Cette âme se trouve aussi dans la présence de la musique, conçue par Andrée Bilodeau et Patrick Ouellet, qui vient donner un souffle particulier à cette fable où le merveilleux se cherche... en vain. Les musiques du duo nous font voyager sans jamais nous égarer par des mélodies simples et quelque peu répétitives, pour ainsi créer une dimension musicale renvoyant parfaitement à l'obsession des personnages qui se démènent pour rendre la robe immaculée.

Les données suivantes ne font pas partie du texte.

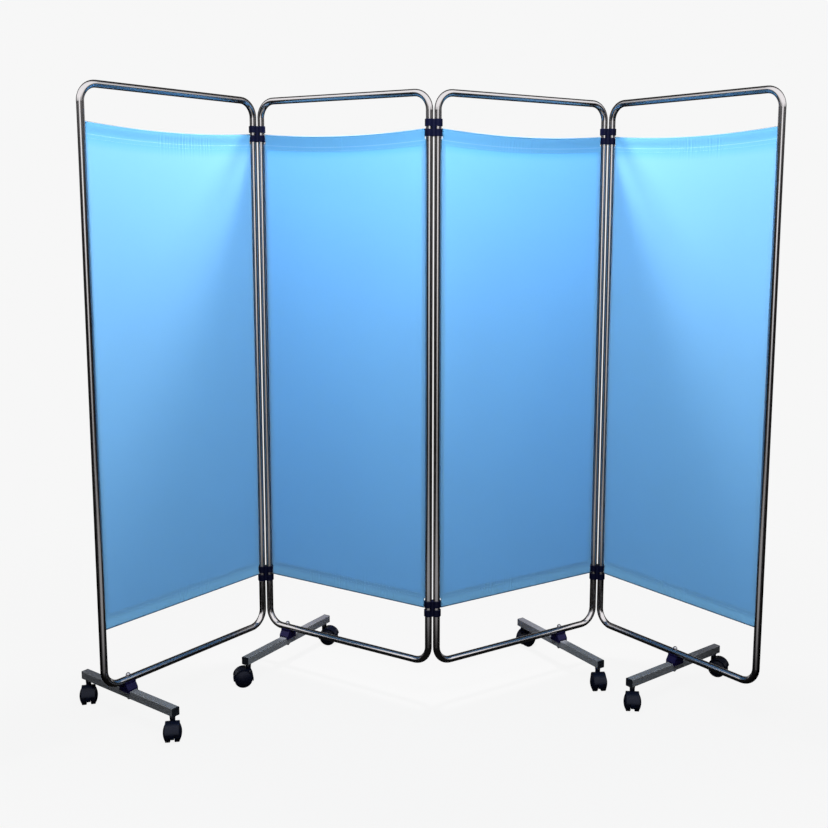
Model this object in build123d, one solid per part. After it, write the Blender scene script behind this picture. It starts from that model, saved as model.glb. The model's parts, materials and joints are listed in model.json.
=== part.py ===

Jean-Sébastien Ouellette signe une mise en scène habile au niveau des ruptures de rythme et des changements de scène qu'on ne peut prévoir. Pour cela, il se sert avec astuce du fait que les comédiens principaux interprètent d'autres personnages secondaires et, qu'en laissant tomber un élément de costume, ils se métamorphosent sans s'embarrasser de toute la mécanique des entrées et sorties. Ceci donne, en quelque sorte, un effet de montage cinématographique très serré. Cependant, on est loin du septième art. Les décors laissent place au pouvoir évocateur des acteurs et des accessoires, telles les valises. Les personnages utilisent les possibilités de celles-ci dans leur jeu corporel pour faire surgir des images par la suggestion, donnant au travail de mise en scène une touche de poésie et peut-être, oui, un semblant de merveilleux.

La robe de Gulnara est un spectacle à la fois déchirant et sublime. Il ne nous laisse pas en bouche l'écœurement d'un succédané d'une vie rose bonbon, mais plutôt un vertige à même de nous montrer sur quelle terre nous posons chaque jour les pieds.